O que o senhor pensa da pintura de propaganda, que está em voga na Venezuela?
Não se pode confundir tanto a arte com a política. Um sindicalista em cima de um banquinho pode mudar uma situação de um momento para outro, um pintor não consegue fazer isso, leva mais tempo para um quadro causar impacto na sociedade.
E a pintura de propaganda não muda nada. Todas as que existiram desde a Revolução Russa são reacionárias. Hoje, vejo como algo decadente.
Vivendo na França, como analisa a Venezuela hoje?

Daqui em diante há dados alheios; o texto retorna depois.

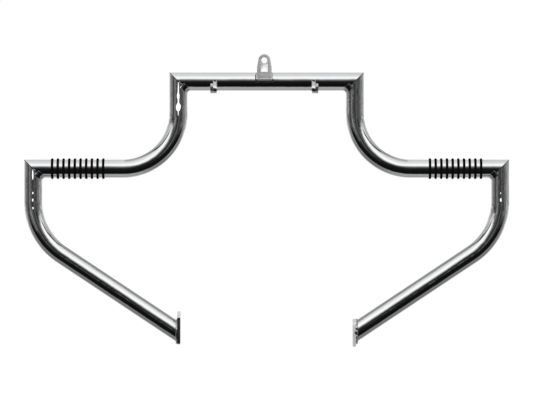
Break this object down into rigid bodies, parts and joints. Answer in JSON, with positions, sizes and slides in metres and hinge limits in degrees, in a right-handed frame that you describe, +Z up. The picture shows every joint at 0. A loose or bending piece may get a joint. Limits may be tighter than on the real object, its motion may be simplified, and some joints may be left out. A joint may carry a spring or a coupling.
{
  "type": "motorcycle crash bar",
  "caption": "Chromed one-piece crash bar for a motorcycle, bent from round tube, with mitred corners, rubber-ringed foot rests, flange plates and a top bracket.",
  "frame": {"origin": "centre of the bolt hole in the top bracket, on the bracket's back face", "axes": "+X to the right as seen from the front, along the bar's width; +Y to the rear of the motorcycle; +Z up"},
  "size_m": [0.8468, 0.0741, 0.51],
  "materials": {
    "chrome": "polished",
    "weld": "rippled",
    "bolt": "zinc plated",
    "rubber": "matt"
  },
  "bodies": {
    "root": {"top_tube": "chrome", "top_bracket": "chrome", "top_bracket_weld": "weld", "left_side_tube": "chrome", "right_side_tube": "chrome", "left_leg_tube": "chrome", "right_leg_tube": "chrome", "left_flange": "chrome", "right_flange": "chrome", "left_flange_weld": "weld", "right_flange_weld": "weld", "left_top_corner_weld": "weld", "right_top_corner_weld": "weld", "left_foot_corner_weld": "weld", "right_foot_corner_weld": "weld", "left_lug": "chrome", "right_lug": "chrome", "left_lug_weld": "weld", "right_lug_weld": "weld", "left_lug_bolt": "bolt", "right_lug_bolt": "bolt", "left_foot_ring_01": "rubber", "left_foot_ring_02": "rubber", "left_foot_ring_03": "rubber", "left_foot_ring_04": "rubber", "left_foot_ring_05": "rubber", "left_foot_ring_06": "rubber", "left_foot_ring_07": "rubber", "left_foot_ring_08": "rubber", "left_foot_ring_09": "rubber", "left_foot_ring_10": "rubber", "right_foot_ring_01": "rubber", "right_foot_ring_02": "rubber", "right_foot_ring_03": "rubber", "right_foot_ring_04": "rubber", "right_foot_ring_05": "rubber", "right_foot_ring_06": "rubber", "right_foot_ring_07": "rubber", "right_foot_ring_08": "rubber", "right_foot_ring_09": "rubber", "right_foot_ring_10": "rubber"}
  },
  "joints": []
}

Estou na França há 51 anos. Mas amo muito meu país. Há quase 50 anos, sabíamos que chegaria a mudança que Hugo Chávez representa. A democracia, na Venezuela, mudou e melhorou muito o país, mas não fez nada pelos mais pobres. E se percebia que, se a democracia não levava prosperidade às favelas, elas viriam cobrar sua parte.
Agora, o populismo não resolve a fome dos pobres, apenas alimenta sua ilusão. O discurso de Chávez é arcaico, do século 19.

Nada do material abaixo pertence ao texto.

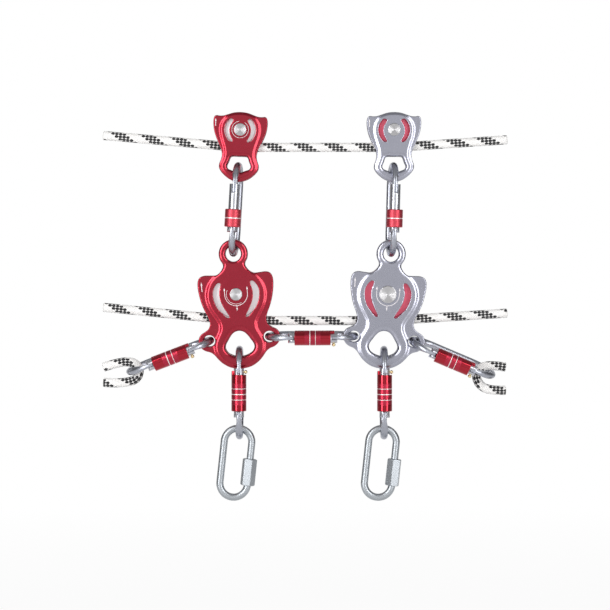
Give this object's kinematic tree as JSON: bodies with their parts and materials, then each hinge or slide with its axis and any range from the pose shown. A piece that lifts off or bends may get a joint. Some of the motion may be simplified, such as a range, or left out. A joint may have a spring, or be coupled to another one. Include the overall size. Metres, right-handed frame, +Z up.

Como vê a arte contemporânea latino-americana? Há alguma renovação?
Vejo coisas interessantes acontecendo, principalmente na Argentina, no Uruguai e no Brasil. Artistas como Guillermo Kuitca [Argentina] e Ernesto Neto [Brasil] demonstram que a vanguarda está na América do Sul.
A Europa está muito pessimista e depressiva, mas por aqui (na América Latina) percebemos que estamos entrando numa nova época da história. Estamos vivendo um novo século 17. A filosofia, a matemática e a música de hoje são o ponto culminante do que se passou naquela época, mas tudo isso está se esgotando.
Agora há algo novo, relacionado à compactação do tempo, à rapidez das informações e à desaparição do proletariado.
Por que desaparição?
O proletariado já não está no campo. Como apresentar, para simbolizar as lutas do povo, uma foice e um martelo? É preciso começar mudando, de cara, o logo. Talvez colocar um dedo e uma tecla, por exemplo.
Já não há trabalhadores como no passado, nem soldados, nem camponeses. Há técnicos. É um outro mundo. E os políticos estão com os mesmos discursos dos séculos 19 e 20.